Guerre en Ukraine : selon certains experts, le plafonnement des prix du pétrole russe est un échec
Les efforts déployés par l'Occident pour plafonner le prix du pétrole russe à 60 dollars le baril (environ 55 euros) semblent avoir échoué, selon certains experts de l'UE, ses alliés du G-7 et l'Australie.

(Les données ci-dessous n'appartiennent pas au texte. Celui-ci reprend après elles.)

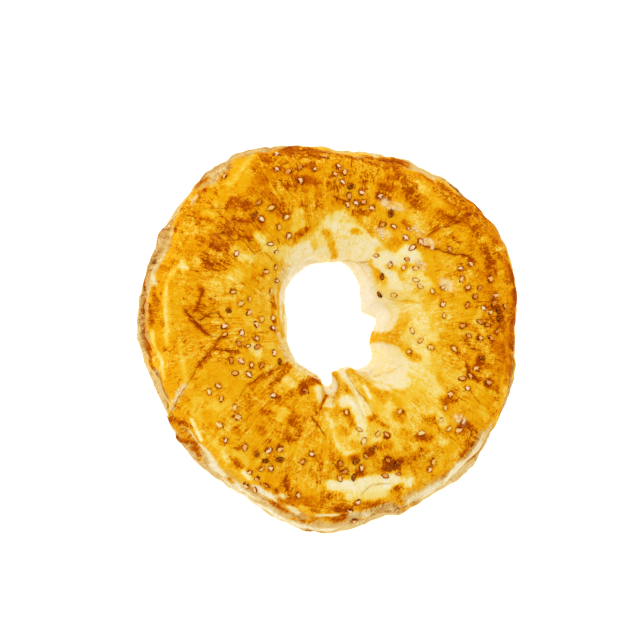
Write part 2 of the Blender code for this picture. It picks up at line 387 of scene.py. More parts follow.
# The width, depth and scorch of each crease, and then the places of its route.
CREASES = from_rows(
    Crease,
    (0.9, 0.4, 0.65, (224, 334), (218, 338), (214, 347), (208, 353), (202, 360), (196, 367), (193, 377),
        (188, 384), (184, 392), (179, 402), (174, 411)),
    (0.8, 0.14, 1.0, (214, 349), (225, 350), (235, 351)),
    (0.9, 0.17, 1.0, (184, 310), (189, 316), (195, 320), (200, 318), (206, 315), (211, 312)),
    (0.9, 0.17, 1.0, (195, 320), (199, 327), (204, 332), (210, 334)),
    (0.8, 0.11, 0.8, (211, 312), (218, 312), (222, 318)),
    (0.8, 0.09, 0.68, (202, 290), (199, 300), (196, 308)),
    (1.0, 0.14, 0.51, (240, 393), (247, 385), (256, 378), (266, 373), (275, 369), (284, 364)),
    (0.8, 0.1, 0.62, (212, 235), (228, 233), (241, 236), (250, 240)),
    (0.8, 0.1, 0.5, (230, 240), (240, 240), (247, 245), (251, 251)),
    (0.8, 0.09, 0.45, (208, 208), (217, 209), (226, 209)),
    (0.8, 0.09, 0.91, (233, 221), (242, 223), (251, 223)),
    (0.9, 0.2, 1.0, (429, 234), (433, 231), (441, 227), (450, 225), (459, 222), (463, 216), (470, 214)),
    (0.9, 0.2, 1.0, (425, 246), (430, 249), (439, 249), (447, 253), (457, 254), (469, 256)),
    (0.8, 0.14, 0.35, (466, 338), (470, 344), (476, 349), (481, 353)),
    (0.9, 0.11, 1.0, (468, 363), (470, 371), (475, 377)),
    (0.8, 0.11, 0.45, (470, 391), (474, 397), (478, 402)),
    (0.8, 0.1, 0.3, (266, 255), (275, 262), (281, 268)),
    (0.8, 0.11, 0.8, (336, 197), (341, 199), (345, 201)),
    (0.8, 0.07, 0.34, (347, 259), (358, 262), (369, 261)),
    (0.7, 0.15, 0.7, (329, 390), (325, 399), (321, 407)),
    (1.0, 0.5, 0.0, (341, 371), (350, 381), (357, 393), (361, 406)),
    (1.0, 0.35, 0.12, (366, 375), (373, 368), (380, 365), (391, 365), (400, 364)),
    (0.9, 0.3, 0.25, (362, 491), (371, 486), (380, 484), (387, 484)),
    (0.8, 0.07, 0.25, (391, 300), (399, 302), (408, 301), (418, 303)),
    (0.8, 0.14, 1.0, (314, 421), (319, 427), (323, 433)),
    (0.8, 0.09, 0.8, (335, 466), (340, 470), (346, 474)),
    (0.8, 0.14, 0.5, (322, 520), (334, 521), (344, 517), (351, 510)),
    (0.7, 0.15, 0.39, (346, 370), (354, 382), (362, 393), (370, 405), (374, 413)),
    (0.7, 0.1, 0.34, (336, 378), (335, 390), (333, 402)),
)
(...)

Mais, alors, comment faire pour remédier à cette situation ?
Dans les mois qui ont suivi l'invasion de l'Ukraine, le département du Trésor américain a eu l'idée de plafonner les ventes de pétrole russe à 60 dollars le baril.

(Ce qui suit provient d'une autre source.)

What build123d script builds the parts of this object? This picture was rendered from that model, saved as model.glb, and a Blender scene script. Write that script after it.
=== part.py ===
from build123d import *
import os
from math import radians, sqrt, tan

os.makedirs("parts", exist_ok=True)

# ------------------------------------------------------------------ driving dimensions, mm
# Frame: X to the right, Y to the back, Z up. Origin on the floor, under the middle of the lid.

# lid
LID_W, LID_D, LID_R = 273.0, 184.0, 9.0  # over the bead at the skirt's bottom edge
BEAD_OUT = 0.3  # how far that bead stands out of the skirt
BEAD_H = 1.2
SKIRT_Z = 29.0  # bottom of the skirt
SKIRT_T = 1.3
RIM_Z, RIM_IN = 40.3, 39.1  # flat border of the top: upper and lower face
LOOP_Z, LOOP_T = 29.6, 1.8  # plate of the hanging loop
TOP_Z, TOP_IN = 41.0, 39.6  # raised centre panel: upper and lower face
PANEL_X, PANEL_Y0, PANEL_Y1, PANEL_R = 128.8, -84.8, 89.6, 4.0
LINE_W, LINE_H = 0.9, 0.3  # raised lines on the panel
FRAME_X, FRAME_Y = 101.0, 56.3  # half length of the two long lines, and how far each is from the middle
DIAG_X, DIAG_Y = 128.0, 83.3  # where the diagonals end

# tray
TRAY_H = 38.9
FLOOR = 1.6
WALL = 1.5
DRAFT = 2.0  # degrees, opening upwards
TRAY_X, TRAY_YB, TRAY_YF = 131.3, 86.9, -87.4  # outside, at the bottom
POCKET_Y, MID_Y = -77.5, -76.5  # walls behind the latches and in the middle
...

La mesure a finalement été adoptée par tous les membres du G7 et de l'Union européenne, mais Jeffrey Sonnenfield et Steven Tian, experts en politique étrangère, ont rapporté en octobre que celle-ci n'avait pas été aussi efficace que ses concepteurs l'avaient espéré.
Jeffrey Sonnenfield et Steven Tian ont contribué à conseiller le département du Trésor américain lors de la mise en place du plafonnement des prix et ont remarqué que celui-ci avait bien fonctionné au début de l'année 2023. Toutefois, ils ont également signalé que la politique était devenue moins efficace au fil du temps.
Selon les auteurs, les problèmes liés au plafonnement des prix ont une double cause : la hausse du coût de l'or noir et les solutions de contournement de la Russie, telles que sa flotte fantôme de pétroliers qui opèrent en dehors du cadre du G7.
À la mi-novembre, le 'Financial Times' a rapporté que la majeure partie du pétrole russe était vendue au-dessus du plafond de 60 dollars et a cité un fonctionnaire européen anonyme avec lequel le média s'est entretenu au sujet de l'incapacité croissante de l'Occident à maintenir le prix de l'or noir sous la barre indiquée.
La source a affirmé que "presque aucune" des expéditions maritimes de pétrole brut de la Russie en octobre n'avait été vendue à un prix inférieur ou égal au plafond de 60 dollars, déclarant que les dernières données indiquaient que les pays occidentaux devaient se montrer plus ferme.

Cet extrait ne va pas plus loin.